Il semble qu’il s’agisse seulement de la vitesse du motard et que la vache, qui était à l’arrêt, soit morte tandis que l’autre crétin pourra rejouer le boucher argentin l’année prochaine.

 

Nos lecteurs depuis plusieurs années n’ont pas manqué de remarquer que cette chronique a toujours fait preuve d’une neutralité absolue sur la chose politique. Jamais, et c’est bien normal, les opinions personnelles des auteurs n’ont pu transparaitre dans le récit de leurs aventures ni dans la relation de fait parfois extérieurs.

Nous avons à plusieurs occasions fait allusion à celui que nous appelâmes longtemps le nouveau président.

Nous nous étions contentés de constater sa connivence avec les milieux financiers, son mépris pour le peuple en général, son application méticuleuse à démanteler le service publique au profit de ses riches amis et de son incompétente marmaille, son absence totale de scrupule,  sa vulgarité, sa forte tendance à intégrer dans son équipe des collaborateurs racistes et malhonnêtes, bref nous nous étions contentés de constater avec la plus grande objectivité qu'il avait tenu avec le plus grande rigueur le rôle de suppôt du patronat à la solde du grand capital international que lui ont confié ceux qui l'ont mis là où il est. Mais nous n'avions laissé transparaître aucun jugement spécifique à son égard.
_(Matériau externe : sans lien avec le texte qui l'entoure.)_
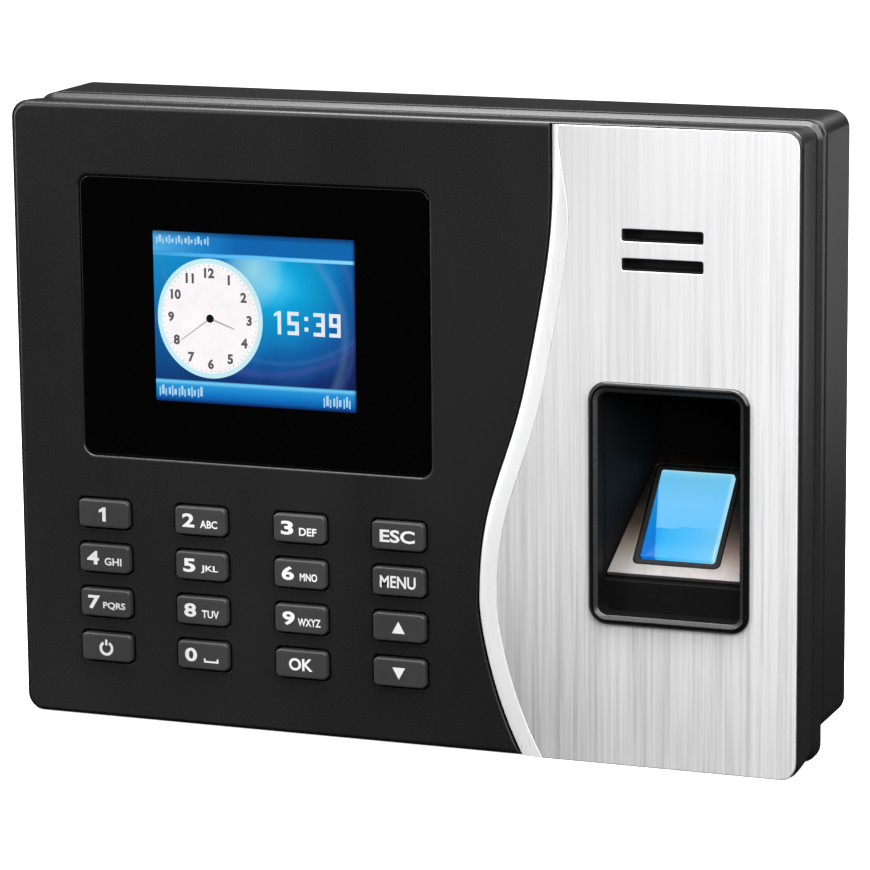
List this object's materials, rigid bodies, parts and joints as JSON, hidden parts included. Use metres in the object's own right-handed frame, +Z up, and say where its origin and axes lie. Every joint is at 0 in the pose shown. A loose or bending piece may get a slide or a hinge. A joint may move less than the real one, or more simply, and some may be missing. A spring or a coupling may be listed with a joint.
{
  "type": "fingerprint scanner terminal",
  "caption": "Wall-mounted fingerprint terminal with a colour screen and a key block on its black side, and a sloping lit finger sensor recessed in a silver faceplate with a curved edge.",
  "frame": {"origin": "centre of the wall plate's back face, which lies on the wall", "axes": "+X to the right as seen from the front, +Y into the wall, +Z up; the front faces -Y"},
  "size_m": [0.187, 0.0393, 0.143],
  "materials": {
    "black_plastic": "fine satin moulding",
    "key_plastic": "satin",
    "gloss_black": "polished, with the lit screen behind it",
    "brushed_silver": "brushed silver film",
    "zinc_plated_steel": "zinc plated",
    "circuit_board": "green solder mask",
    "lit_prism": "polished, lit blue from inside",
    "pale_plate": "pale satin",
    "rubber": "matt",
    "chip_plastic": "satin",
    "terminal_plastic": "satin",
    "ribbon_film": "amber film"
  },
  "bodies": {
    "terminal": {"front_cover": "black_plastic", "silver_faceplate": "brushed_silver", "lcd_lens": "gloss_black", "lcd_frame": "zinc_plated_steel", "lcd_panel": "gloss_black", "lcd_ribbon": "ribbon_film", "keypad_membrane": "rubber", "keypad_pcb": "circuit_board", "keypad_ribbon": "ribbon_film", "main_pcb": "circuit_board", "processor": "chip_plastic", "buzzer": "chip_plastic", "battery_holder": "chip_plastic", "coin_cell": "zinc_plated_steel", "relay": "chip_plastic", "terminal_block": "terminal_plastic", "tamper_switch": "chip_plastic", "rj45_jack": "zinc_plated_steel", "usb_port": "zinc_plated_steel", "power_jack": "chip_plastic", "rear_shell": "black_plastic", "wall_plate": "zinc_plated_steel", "finger_well": "chip_plastic", "sensor_surround": "pale_plate", "sensor_prism": "lit_prism", "sensor_seal": "rubber", "sensor_body": "chip_plastic", "sensor_pcb": "circuit_board", "sensor_cable": "rubber", "speaker_mesh": "zinc_plated_steel", "speaker_gasket": "rubber", "speaker": "chip_plastic", "case_screw_left_bottom": "zinc_plated_steel", "case_screw_left_top": "zinc_plated_steel", "case_screw_right_bottom": "zinc_plated_steel", "case_screw_right_top": "zinc_plated_steel", "pcb_screw_left_bottom": "zinc_plated_steel", "pcb_screw_left_top": "zinc_plated_steel", "pcb_screw_right_bottom": "zinc_plated_steel", "pcb_screw_right_top": "zinc_plated_steel", "security_screw": "zinc_plated_steel"},
    "key_1": {"key_1": "key_plastic"},
    "key_2": {"key_2": "key_plastic"},
    "key_3": {"key_3": "key_plastic"},
    "key_esc": {"key_esc": "key_plastic"},
    "key_4": {"key_4": "key_plastic"},
    "key_5": {"key_5": "key_plastic"},
    "key_6": {"key_6": "key_plastic"},
    "key_menu": {"key_menu": "key_plastic"},
    "key_7": {"key_7": "key_plastic"},
    "key_8": {"key_8": "key_plastic"},
    "key_9": {"key_9": "key_plastic"},
    "key_up": {"key_up": "key_plastic"},
    "key_power": {"key_power": "key_plastic"},
    "key_0": {"key_0": "key_plastic"},
    "key_ok": {"key_ok": "key_plastic"},
    "key_down": {"key_down": "key_plastic"},
    "tamper_plunger": {"tamper_plunger": "key_plastic"}
  },
  "joints": [
    {"name": "key_1_press", "type": "slide", "parent": "terminal", "child": "key_1", "axis": [0, 1, 0], "range_m": [0, 0.001], "stiffness_N_per_m": 600},
    {"name": "key_2_press", "type": "slide", "parent": "terminal", "child": "key_2", "axis": [0, 1, 0], "range_m": [0, 0.001], "stiffness_N_per_m": 600},
    {"name": "key_3_press", "type": "slide", "parent": "terminal", "child": "key_3", "axis": [0, 1, 0], "range_m": [0, 0.001], "stiffness_N_per_m": 600},
    {"name": "key_esc_press", "type": "slide", "parent": "terminal", "child": "key_esc", "axis": [0, 1, 0], "range_m": [0, 0.001], "stiffness_N_per_m": 600},
    {"name": "key_4_press", "type": "slide", "parent": "terminal", "child": "key_4", "axis": [0, 1, 0], "range_m": [0, 0.001], "stiffness_N_per_m": 600},
    {"name": "key_5_press", "type": "slide", "parent": "terminal", "child": "key_5", "axis": [0, 1, 0], "range_m": [0, 0.001], "stiffness_N_per_m": 600},
    {"name": "key_6_press", "type": "slide", "parent": "terminal", "child": "key_6", "axis": [0, 1, 0], "range_m": [0, 0.001], "stiffness_N_per_m": 600},
    {"name": "key_menu_press", "type": "slide", "parent": "terminal", "child": "key_menu", "axis": [0, 1, 0], "range_m": [0, 0.001], "stiffness_N_per_m": 600},
    {"name": "key_7_press", "type": "slide", "parent": "terminal", "child": "key_7", "axis": [0, 1, 0], "range_m": [0, 0.001], "stiffness_N_per_m": 600},
    {"name": "key_8_press", "type": "slide", "parent": "terminal", "child": "key_8", "axis": [0, 1, 0], "range_m": [0, 0.001], "stiffness_N_per_m": 600},
    {"name": "key_9_press", "type": "slide", "parent": "terminal", "child": "key_9", "axis": [0, 1, 0], "range_m": [0, 0.001], "stiffness_N_per_m": 600},
    {"name": "key_up_press", "type": "slide", "parent": "terminal", "child": "key_up", "axis": [0, 1, 0], "range_m": [0, 0.001], "stiffness_N_per_m": 600},
    {"name": "key_power_press", "type": "slide", "parent": "terminal", "child": "key_power", "axis": [0, 1, 0], "range_m": [0, 0.001], "stiffness_N_per_m": 600},
    {"name": "key_0_press", "type": "slide", "parent": "terminal", "child": "key_0", "axis": [0, 1, 0], "range_m": [0, 0.001], "stiffness_N_per_m": 600},
    {"name": "key_ok_press", "type": "slide", "parent": "terminal", "child": "key_ok", "axis": [0, 1, 0], "range_m": [0, 0.001], "stiffness_N_per_m": 600},
    {"name": "key_down_press", "type": "slide", "parent": "terminal", "child": "key_down", "axis": [0, 1, 0], "range_m": [0, 0.001], "stiffness_N_per_m": 600},
    {"name": "tamper_plunger_press", "type": "slide", "parent": "terminal", "child": "tamper_plunger", "axis": [0, 1, 0], "range_m": [-0.001, 0], "stiffness_N_per_m": 300}
  ]
}
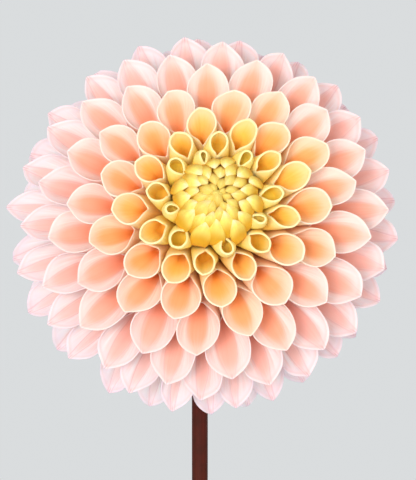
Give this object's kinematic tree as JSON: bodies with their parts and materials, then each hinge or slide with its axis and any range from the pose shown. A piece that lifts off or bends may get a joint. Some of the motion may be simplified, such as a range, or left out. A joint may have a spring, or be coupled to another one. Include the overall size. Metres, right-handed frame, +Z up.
{
  "type": "dahlia in vase",
  "caption": "Ball dahlia cut on a bare leafless stem, standing in a plain narrow-necked bottle vase; pale pink cupped petals open from a yellow bud heart.",
  "frame": {"origin": "middle of the vase's flat base, on the surface it stands on", "axes": "+Z up along the vase; the bloom faces -Y; +X to the right of someone who looks at the bloom's face"},
  "size_m": [0.1099, 0.1392, 0.3552],
  "materials": {
    "glazed_vase": "plain off-white glaze, glossy",
    "stem_red": "smooth dark red-brown plant stem, satin",
    "bract_green": "fleshy green plant tissue, satin",
    "bud_yellow": "soft matt petal, lemon yellow",
    "petal_gold": "soft matt petal, golden throat and cream lip",
    "petal_apricot": "soft matt petal, apricot throat and cream lip",
    "petal_salmon": "soft matt petal, salmon throat and pale pink lip",
    "petal_blush": "soft matt petal, pale pink fading to near white"
  },
  "bodies": {
    "root": {"vase": "glazed_vase", "stem": "stem_red", "receptacle": "bract_green", "inner_bracts": "bract_green", "outer_bract_1": "bract_green", "outer_bract_2": "bract_green", "outer_bract_3": "bract_green", "outer_bract_4": "bract_green", "outer_bract_5": "bract_green", "outer_bract_6": "bract_green", "bud_heart": "bud_yellow", "floret_ring_1": "petal_gold", "floret_ring_2": "petal_apricot", "floret_ring_3": "petal_salmon", "floret_ring_4": "petal_salmon", "back_petal_ring": "petal_blush", "petal_01": "petal_blush", "petal_02": "petal_blush", "petal_03": "petal_blush", "petal_04": "petal_blush", "petal_05": "petal_blush", "petal_06": "petal_blush", "petal_07": "petal_blush", "petal_08": "petal_blush", "petal_09": "petal_blush", "petal_10": "petal_blush", "petal_11": "petal_blush", "petal_12": "petal_blush", "petal_13": "petal_blush", "petal_14": "petal_blush", "petal_15": "petal_blush", "petal_16": "petal_blush", "petal_17": "petal_blush", "petal_18": "petal_blush", "petal_19": "petal_blush", "petal_20": "petal_blush", "petal_21": "petal_blush", "petal_22": "petal_blush", "petal_23": "petal_blush", "petal_24": "petal_blush", "petal_25": "petal_blush", "petal_26": "petal_blush", "petal_27": "petal_blush", "petal_28": "petal_blush", "petal_29": "petal_blush", "petal_30": "petal_blush", "petal_31": "petal_blush", "petal_32": "petal_blush", "petal_33": "petal_blush", "petal_34": "petal_blush", "petal_35": "petal_blush", "petal_36": "petal_blush", "petal_37": "petal_blush", "petal_38": "petal_blush", "petal_39": "petal_blush", "petal_40": "petal_blush", "petal_41": "petal_blush"}
  },
  "joints": []
}
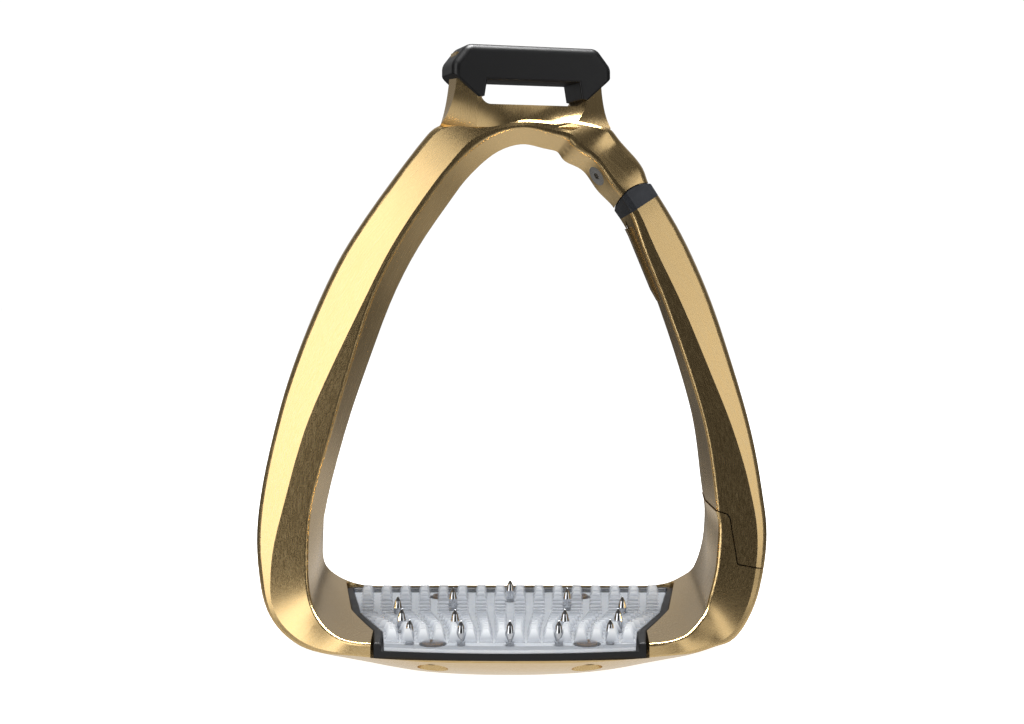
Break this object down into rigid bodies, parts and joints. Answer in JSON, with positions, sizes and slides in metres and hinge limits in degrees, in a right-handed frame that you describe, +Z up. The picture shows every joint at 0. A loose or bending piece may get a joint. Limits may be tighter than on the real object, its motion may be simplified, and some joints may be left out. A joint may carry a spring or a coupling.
{
  "type": "safety stirrup iron",
  "caption": "Safety stirrup iron: gold anodised aluminium frame, sprung outward-opening outer arm, black-sleeved turned leather eye, clear toothed tread with steel studs.",
  "frame": {"origin": "where the stirrup leather bears: centre of the flat underside of the sleeve round the eye bar", "axes": "+X across the foot towards the opening arm, +Y along the foot towards the heel side (the foot enters from -Y), +Z up along the hanging stirrup"},
  "size_m": [0.1521, 0.0785, 0.1886],
  "materials": {
    "gold_anodised": "brushed, satin anodised",
    "guard_black": "smooth moulded",
    "collar_black": "satin",
    "lug_steel": "ground",
    "screw_steel": "turned",
    "bearing_bronze": "turned",
    "spring_steel": "drawn wire",
    "pad_black": "matt moulded",
    "backing_white": "gloss",
    "tread_clear": "clear",
    "stud_bright": "bright"
  },
  "bodies": {
    "frame": {"frame": "gold_anodised", "eye_guard": "guard_black", "hinge_lug": "lug_steel", "lug_screw": "screw_steel", "pivot_bush": "bearing_bronze", "shock_pad": "pad_black", "tread_backing": "backing_white", "tread_plate": "tread_clear", "tread_studs": "stud_bright", "stud_nuts": "screw_steel", "tread_inserts": "bearing_bronze", "tread_screws": "screw_steel"},
    "arm": {"release_arm": "gold_anodised", "hinge_collar": "collar_black", "hinge_pin": "lug_steel", "return_spring": "spring_steel"},
    "plunger": {"cam_plunger": "lug_steel"}
  },
  "joints": [
    {"name": "arm_hinge", "type": "hinge", "parent": "frame", "child": "arm", "pos_m": [0.0368, 0, -0.041], "axis": [0, -1, 0], "range_deg": [0, 75], "stiffness_Nm_per_rad": 0.15, "springref_deg": -28.65},
    {"name": "plunger_slide", "type": "slide", "parent": "arm", "child": "plunger", "axis": [0.4067, 0, -0.9136], "range_m": [0, 0.0019], "deforming": ["return_spring"]}
  ],
  "couplings": [
    {"joint": "plunger_slide", "follows": "arm_hinge", "m_per_rad": 0.001375}
  ]
}
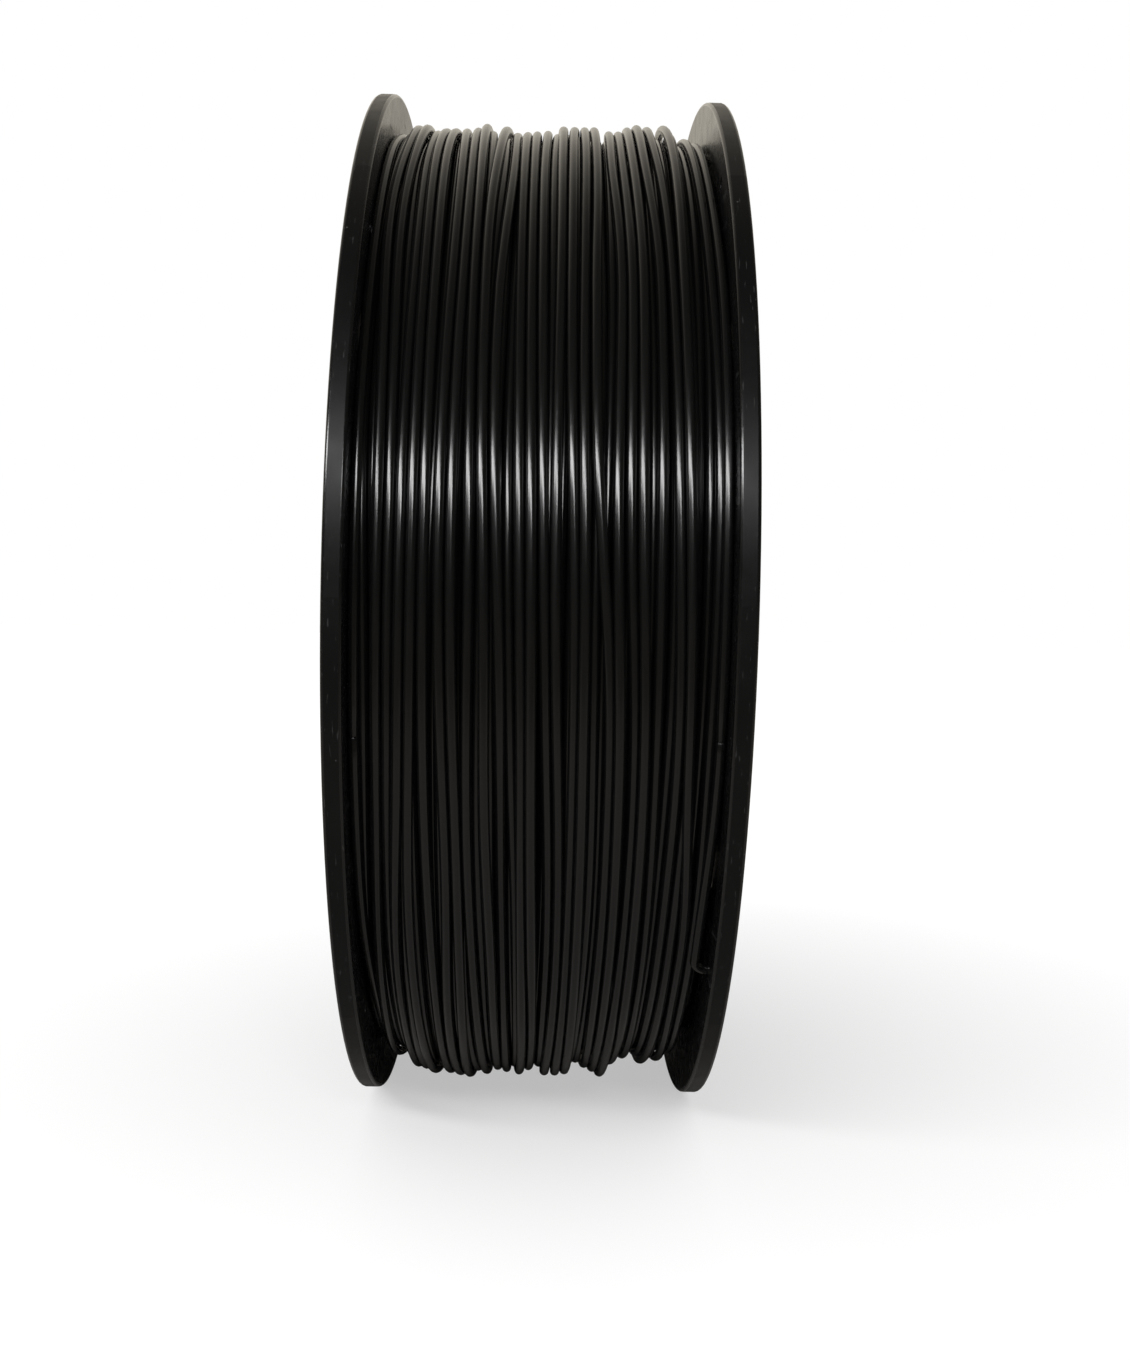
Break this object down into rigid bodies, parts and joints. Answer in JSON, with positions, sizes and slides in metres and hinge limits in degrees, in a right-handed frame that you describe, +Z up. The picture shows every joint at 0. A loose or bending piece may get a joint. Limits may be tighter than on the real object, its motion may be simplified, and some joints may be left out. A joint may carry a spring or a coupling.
{
  "type": "filament spool",
  "caption": "Flanged plastic spool with a through bore, standing on its rims, wound nearly full with round black filament.",
  "frame": {"origin": "centre of the bore, halfway between the flanges", "axes": "+Y along the bore, from the left flange to the right flange; +Z up as the spool stands on its rims; +X out of the wound face that the picture shows"},
  "size_m": [0.2, 0.065, 0.2],
  "materials": {
    "flange_plastic": "fine satin",
    "core_plastic": "satin",
    "filament": "glossy extruded"
  },
  "bodies": {
    "root": {"left_flange": "flange_plastic", "right_flange": "flange_plastic", "winding_drum": "core_plastic", "hub_tube": "core_plastic", "filament_inner_layers": "filament", "filament_outer_turns": "filament", "filament_free_end": "filament", "filament_start_end": "filament"}
  },
  "joints": []
}
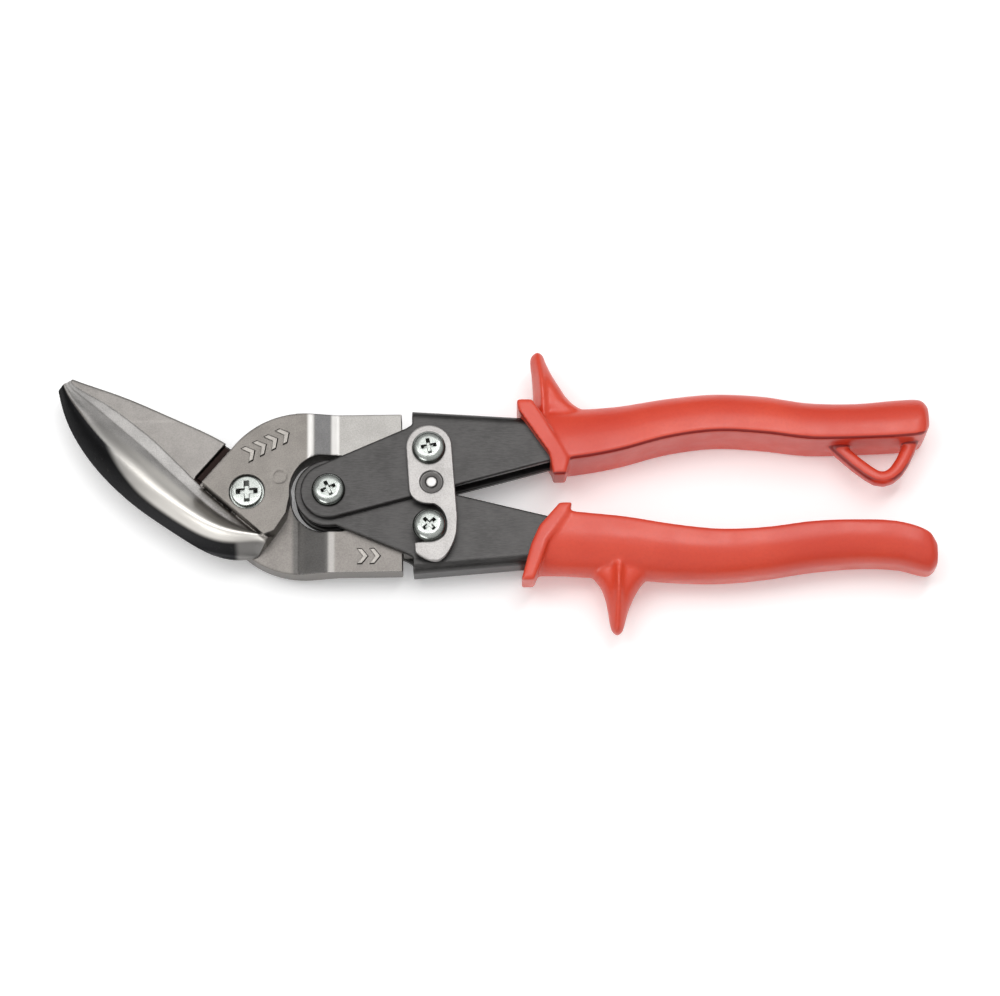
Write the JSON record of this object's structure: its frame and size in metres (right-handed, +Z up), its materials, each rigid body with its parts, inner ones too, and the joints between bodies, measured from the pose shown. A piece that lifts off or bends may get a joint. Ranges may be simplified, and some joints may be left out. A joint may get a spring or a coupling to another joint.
{
  "type": "aviation snips",
  "caption": "Offset left-cutting compound-action aviation snips with crossing forged blades, latch, finger guards and moulded vinyl grips.",
  "frame": {"origin": "centre of the tool's footprint on the floor, the tool lying on its back with the handles latched shut", "axes": "+X from the blades towards the grips, +Y towards the upper handle with the hang loop, +Z up, out of the face with the latch"},
  "size_m": [0.2354, 0.079, 0.0191],
  "materials": {
    "forged_steel": "satin ground",
    "oxide_steel": "black oxide, satin",
    "zinc": "bright zinc plated",
    "spring_steel": "oiled",
    "red_vinyl": "semi-gloss moulded vinyl"
  },
  "bodies": {
    "lower_handle_body": {"lower_handle": "oxide_steel", "lower_grip": "red_vinyl", "handle_pivot_screw": "zinc", "handle_pivot_nut": "zinc", "handle_pivot_bush": "zinc", "handle_spring": "spring_steel", "lower_link_screw": "zinc", "lower_link_nut": "zinc", "lower_link_collar": "zinc"},
    "upper_handle_body": {"upper_handle": "oxide_steel", "upper_grip": "red_vinyl", "upper_link_screw": "zinc", "upper_link_nut": "zinc", "latch_washer": "zinc"},
    "rear_blade_body": {"rear_blade": "forged_steel", "blade_pivot_screw": "zinc", "blade_pivot_washer": "oxide_steel", "blade_pivot_nut": "zinc"},
    "front_blade_body": {"front_blade": "forged_steel"},
    "latch_body": {"latch": "zinc"}
  },
  "joints": [
    {"name": "handle_hinge", "type": "hinge", "parent": "lower_handle_body", "child": "upper_handle_body", "pos_m": [-0.0441, -0.0003, 0.009], "axis": [0, 0, 1], "range_deg": [0, 34], "deforming": ["handle_spring"]},
    {"name": "lower_link_hinge", "type": "hinge", "parent": "lower_handle_body", "child": "rear_blade_body", "pos_m": [-0.0172, -0.0111, 0.009], "axis": [0, 0, 1], "range_deg": [0, 8.1]},
    {"name": "blade_hinge", "type": "hinge", "parent": "rear_blade_body", "child": "front_blade_body", "pos_m": [-0.0659, -0.0003, 0.009], "axis": [0, 0, 1], "range_deg": [0, 18]},
    {"name": "latch_hinge", "type": "hinge", "parent": "upper_handle_body", "child": "latch_body", "pos_m": [-0.0172, 0.0105, 0.0162], "axis": [0, 0, 1], "range_deg": [0, 54.5]}
  ],
  "couplings": [
    {"joint": "lower_link_hinge", "follows": "handle_hinge", "ratio": 0.236},
    {"joint": "blade_hinge", "follows": "handle_hinge", "ratio": 0.528},
    {"joint": "latch_hinge", "follows": "handle_hinge", "ratio": 1.6}
  ]
}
En cette année 2012, il est temps de briser un tabou et de prendre position. Dévoiler l’insoupçonnable quant à notre sentiment sur cet homme et affirmer que nous ne souhaitons pas réellement sa réélection. Plus exactement, nous ne l’aimons pas. Plus exactement, quitte à parodier ouvertement le Guy Bedos de 81, nous sommes prêts à perdre toute dignité pour en retrouver un peu et à nous rouler par terre en suppliant qui veut nous entendre en ces termes peu ambigus : « Vous allez voter, débarrassez-nous en !».

Merci à vous.

 

Parent numéro 1 : Hélène. Bisous et bonne santé.

 

Parent numéro 2 : Didier. Bisous et bonne année.